# REQUIRED WORK
Check each line of the data for "behind" and select those that have it.

# INFORMATION SUPPLIED
** BEGIN **

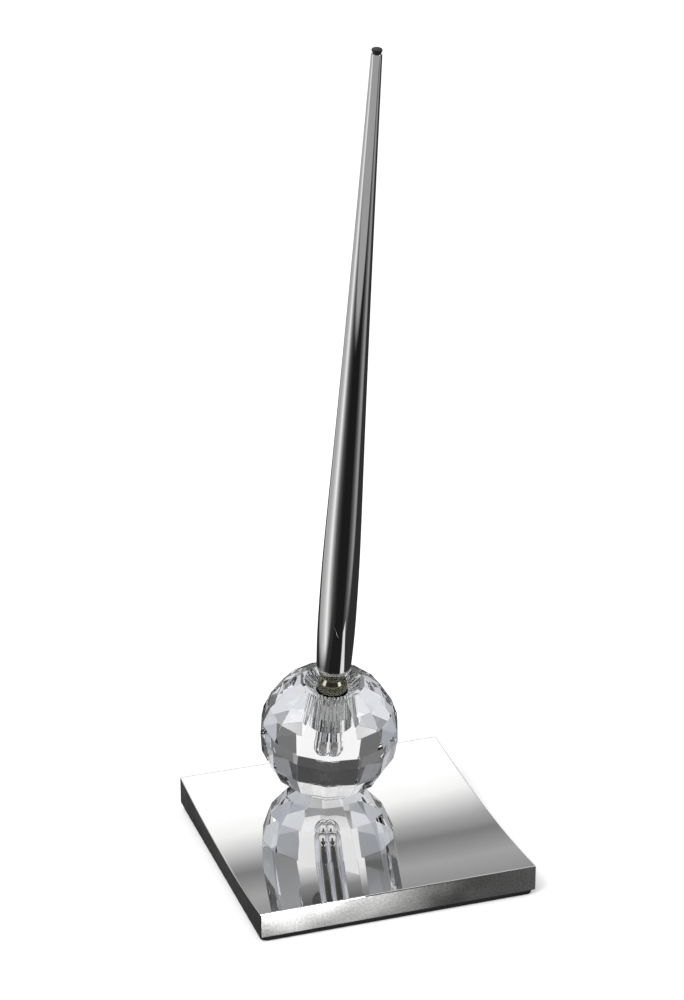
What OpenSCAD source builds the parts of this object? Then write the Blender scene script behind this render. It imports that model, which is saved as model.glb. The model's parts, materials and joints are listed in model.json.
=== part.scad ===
// Desk pen standing in a faceted crystal ball on a polished square plate.
// Millimetres, +Z up. The origin is the centre of the pad's underside; -Y is the front.

/* [Base] */
// Side of the square base plate
plate_w = 80; // [70:1:100]
// Thickness of the plate along the lowest line of its hollow top
plate_t = 5.9; // [4:0.1:9]
// Distance of that lowest line in front of the plate's middle
hollow_y = 9; // [0:1:20]
// Radius of the hollow top in front of its lowest line
front_curve_r = 280; // [200:10:600]
// Radius of the hollow top behind its lowest line
back_curve_r = 480; // [300:10:900]
// Width of the small bevels on the plate's corners and lower edges
plate_bevel = 0.5; // [0.2:0.1:1]
// Thickness of the foam pad under the plate
pad_t = 1.25; // [0.8:0.05:3]
// How far the pad stops short of the plate's edge
pad_inset = 0.5; // [0:0.1:3]
// Thickness of the adhesive film between the pad and the plate
film_t = 0.15; // [0.1:0.05:0.3]

/* [Ball] */
// Radius of the crystal ball over its facet corners
ball_r = 20.3; // [18:0.1:24]
// Facets around the ball
facets = 14; // [10:1:20]
// Turn of the facet columns about the ball's own axis
facet_turn = 6.5; // [0:0.5:25]
// Distance of the ball's seat behind the plate's middle
seat_y = 22.7; // [10:0.1:28]
// Distance from the ball's centre to the flat that it rests on
seat_depth = 19.1; // [18.5:0.1:19.5]
// Lean of the ball and the pen towards the front
lean = 10.8; // [0:0.1:20]

/* [Socket] */
// Radius of the countersink at the ball's top flat
dish_r = 8.0; // [7:0.1:8.5]
// Radius of the bore that takes the liner
bore_r = 5.35; // [5:0.05:6]
// Radius of the narrow bore for the writing tip
tip_bore_r = 2.7; // [2:0.1:3.2]
// Depth of the narrow bore below the ball's centre
tip_bore_depth = 3.2; // [0:0.1:5]
// Ribs around the liner
liner_ribs = 28; // [16:1:40]

/* [Pen] */
// Distance from the ball's centre to the pen's top end
pen_top = 213.6; // [180:0.1:230]
// Largest radius of the barrel
girth_r = 5.36; // [5.2:0.01:6]
// Radius of the barrel's top end
tail_r = 1.42; // [1.4:0.01:2]
// Wall thickness of the barrel
barrel_wall = 0.6; // [0.4:0.05:0.6]
// Radius of the nose's ball-shaped shoulder
bulb_r = 4.3; // [4:0.05:4.5]
// Radius of the refill's tube
refill_r = 1.17; // [1.1:0.01:1.2]
// Radius of the writing ball
writing_r = 0.35; // [0.3:0.01:0.4]

/* [Hidden] */
$fn = 96;
eps = 0.01;

// Heights in the row's own frame
plate_z = pad_t + film_t;
hollow_z = plate_z + plate_t;
seat_slope = asin((seat_y + hollow_y) / back_curve_r);
seat_z = hollow_z + back_curve_r * (1 - cos(seat_slope));
bond_t = 0.2;
bond_r = 5.6;
bond_lift = bond_r * bond_r / (2 * back_curve_r) + eps / 2;
ball_y = seat_y - (seat_depth + bond_t) * sin(seat_slope);
ball_z = seat_z + (seat_depth + bond_t) * cos(seat_slope);

// Angles from the ball's top to each ring of facet corners
ring_angles = [27.5, 45, 62, 78, 87, 105, 125, 145, 163];
last_ring = len(ring_angles) - 1;
table_h = ball_r * cos(ring_angles[0]);

// Heights along the pen's axis, counted from the ball's centre
dish_floor = 15.4;
liner_top = 15.2;
liner_foot = 3.2;
seat_floor = 12.7;
bulb_h = 16.7;
neck_r = 3.5;
nose_r = 2.6;
ring_h = 21.4;
barrel_foot = 22.2;
insert_r = 3.9;
stem_r = 3.25;
stem_top = 33;
insert_top = 32.5;
run_gap = 0.05;
flange_bore_r = 4.7;
guide_r = 2.95;

// Refill heights along the same axis
shoulder_h = 0.65;
nose_tip = -1.6;
tip_point = -3.4;
writing_h = -3.2;
tube_top = 63;
ink_foot = 6;
ink_top = 50;
follower_top = 53;
tube_bore_r = 0.9;
plug_h = 1.1;

// Moves its children onto the axis shared by the ball and the pen
module on_axis() {
    translate([0, ball_y, ball_z])
        rotate([lean, 0, 0])
            children();
}

// A plain tube along the axis from z0 to z1
module tube(r_out, r_in, z0, z1) {
    translate([0, 0, z0])
        difference() {
            cylinder(r = r_out, h = z1 - z0);
            translate([0, 0, -1])
                cylinder(r = r_in, h = z1 - z0 + 2);
        }
}

// ---- Base ----

// Everything above the plate's hollow top, as two cylinders that meet at the lowest line
module above_hollow() {
    half(back_curve_r, 1);
    half(front_curve_r, -1);
}

// One side of the hollow: a cylinder of radius r kept only behind (1) or in front (-1)
module half(r, side) {
    intersection() {
        translate([0, -hollow_y, hollow_z + r])
            rotate([0, 90, 0])
                cylinder(r = r, h = 2 * plate_w, center = true, $fn = 720);
        translate([-plate_w, side > 0 ? -hollow_y - eps : -hollow_y - plate_w, hollow_z - 1])
            cube([2 * plate_w, plate_w + eps, 30]);
    }
}

// A square outline with small bevels at its four corners
module square_outline(side, bevel) {
    h = side / 2;
    polygon([[-h + bevel, -h], [h - bevel, -h], [h, -h + bevel], [h, h - bevel],
             [h - bevel, h], [-h + bevel, h], [-h, h - bevel], [-h, -h + bevel]]);
}

module base_plate() {
    color([0.82, 0.82, 0.81])
        difference() {
            translate([0, 0, plate_z])
                linear_extrude(height = plate_t + 6)
                    square_outline(plate_w, plate_bevel);
            above_hollow();
        }
}

module adhesive_film() {
    color([0.85, 0.85, 0.8])
        translate([0, 0, pad_t])
            linear_extrude(height = film_t)
                square_outline(plate_w - 2 * pad_inset, plate_bevel);
}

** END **

# RESPONSE TO THIS TASK
What OpenSCAD source builds the parts of this object? Then write the Blender scene script behind this render. It imports that model, which is saved as model.glb. The model's parts, materials and joints are listed in model.json.
// Radius of the hollow top behind its lowest line
// Distance of the ball's seat behind the plate's middle
// One side of the hollow: a cylinder of radius r kept only behind (1) or in front (-1)